September marked the eighth consecutive month with a year-over-year decrease in foreclosure starts.

Bank repossessions increased slightly during the third quarter compared with the second quarter. Lenders repossessed 34,432 U.S. properties through foreclosure (REO), up 6% compared with the second quarter but down 33% compared with a year earlier.

Counter to the national trend, 16 states posted quarter-over-quarter decreases in REO activity, including Maryland (down 37%); Tennessee (down 19%); Delaware (down 16%); New Jersey (down 13%); and Arizona (down 11%).

When looking at all foreclosure actions – default notices, scheduled auctions or bank repossessions – combined, a total of 143,105 properties had foreclosure filings in the third quarter, down 6% compared with the second quarter and down 19% compared with the third quarter of 2018.

That’s the lowest level since the second quarter of 2005 – a more than 13-year low.

“Foreclosure activity continues to decline across the country, which is a good sign that the housing market and the broader economy remain strong – and that the lending excesses that helped bring down the economy during the Great Recession remain a memory,” says Todd Teta, chief product officer at ATTOM Data Solutions. “This is not to say that everything in the latest foreclosure picture is rosy. Some states have seen their foreclosure rates increase this year, which could cause some concern. But overall, the foreclosure numbers reflect a market in which buyers can afford their homes and lenders remain careful in loaning to home buyers who have little chance of repaying.”

Although it would be logical to assume that foreclosures are taking less time to complete, due to the low level of foreclosure activity, that it not the case. The report shows that the average number of days to complete a foreclosure actually increased in the third quarter. 

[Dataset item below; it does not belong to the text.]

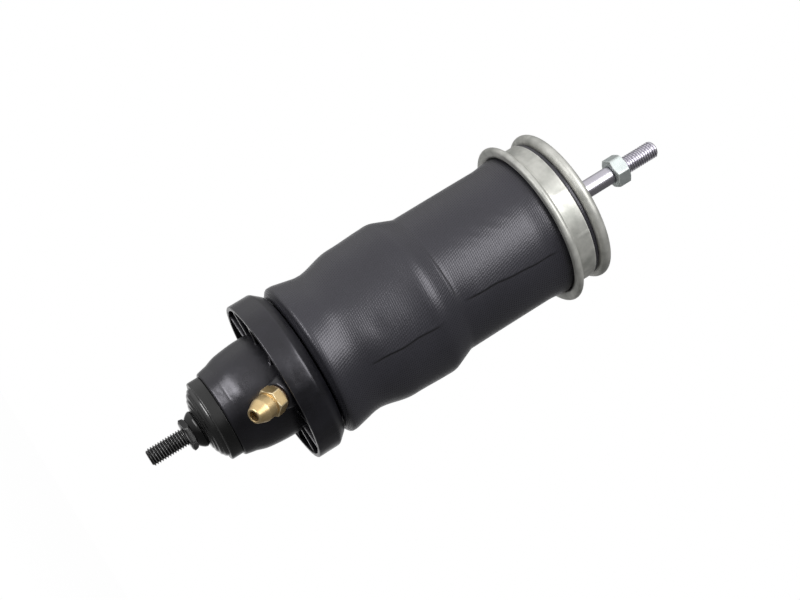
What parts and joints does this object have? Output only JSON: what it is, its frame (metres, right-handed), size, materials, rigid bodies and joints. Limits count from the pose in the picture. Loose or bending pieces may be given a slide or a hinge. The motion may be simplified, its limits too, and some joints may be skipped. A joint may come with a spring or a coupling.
{
  "type": "cab air shock absorber",
  "caption": "Cab air shock absorber: a twin-tube damper inside a folded rubber air sleeve, with a threaded stud at each end and an angled brass air fitting.",
  "frame": {"origin": "on the long axis, in the seat face of the lower stud's hexagon, where the free thread starts", "axes": "+Z along the long axis from the lower stud to the piston rod; -Y is the side with the air fitting, which the picture shows, 12 degrees from the fitting; +X completes a right-handed set"},
  "size_m": [0.0954, 0.0955, 0.3251],
  "materials": {
    "black_steel": "black phosphated and oiled steel",
    "plain_steel": "plain machined or pressed steel",
    "black_plastic": "glass-filled moulded plastic, satin black",
    "black_rubber": "plain black rubber",
    "sleeve_rubber": "black rubber with the weave of its cords showing",
    "brass": "machined brass",
    "copper_washer": "soft copper",
    "bronze": "sintered bronze with a dark running face",
    "zinc_steel": "zinc-plated pressed steel, faintly yellow",
    "chrome_steel": "ground and hard-chromed steel",
    "sintered_steel": "sintered iron",
    "spring_steel": "blued spring steel",
    "piston_ring_plastic": "bronze-filled low-friction plastic",
    "bump_foam": "microcellular foam"
  },
  "bodies": {
    "lower": {"lower_stud": "black_steel", "stud_collar": "black_steel", "bush_sleeve": "plain_steel", "lower_bush": "black_rubber", "bush_cap": "black_steel", "housing": "black_plastic", "air_fitting": "brass", "fitting_washer": "copper_washer", "housing_seal": "black_rubber", "lower_clamp_ring": "zinc_steel", "air_sleeve": "sleeve_rubber", "tube_base": "black_steel", "reservoir_tube": "black_steel", "pressure_tube": "plain_steel", "base_valve": "sintered_steel", "intake_disc": "spring_steel", "base_valve_bolt": "plain_steel", "rod_guide": "sintered_steel", "guide_bush": "bronze", "rod_seal": "black_rubber", "seal_cover": "plain_steel", "striker_cap": "zinc_steel"},
    "upper": {"piston_rod": "chrome_steel", "damper_piston": "sintered_steel", "piston_ring": "piston_ring_plastic", "compression_discs": "spring_steel", "rebound_discs": "spring_steel", "piston_nut": "plain_steel", "rebound_stop": "plain_steel", "rebound_buffer": "black_rubber", "bump_stop": "bump_foam", "plate_seat": "plain_steel", "rod_o_ring": "black_rubber", "end_plate": "zinc_steel", "spigot_ring": "zinc_steel", "clamp_band": "zinc_steel", "plate_washer": "zinc_steel", "snap_ring": "spring_steel", "upper_nut": "zinc_steel"}
  },
  "joints": [
    {"name": "strut_travel", "type": "slide", "parent": "lower", "child": "upper", "axis": [0, 0, 1], "range_m": [-0.06, 0], "stiffness_N_per_m": 1500, "springref_m": 0.03, "deforming": ["air_sleeve"]}
  ]
}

It took an average of 841 days, up from 716 days in the second quarter to complete a foreclosure – that’s up from 713 days in the third quarter of 2018 to reach the highest level since the fourth quarter of 2017.

States with the longest average foreclosure timelines in the third quarter included Indiana (1,633 days), Hawaii (1,626 days); Nevada (1,511 days), New Jersey (1,173 days) and Georgia (1,170 days).

States with the shortest average foreclosure timelines included Virginia (201 days), Montana (217 days), Mississippi (229 days), Alaska (258 days) and Oregon (283 days).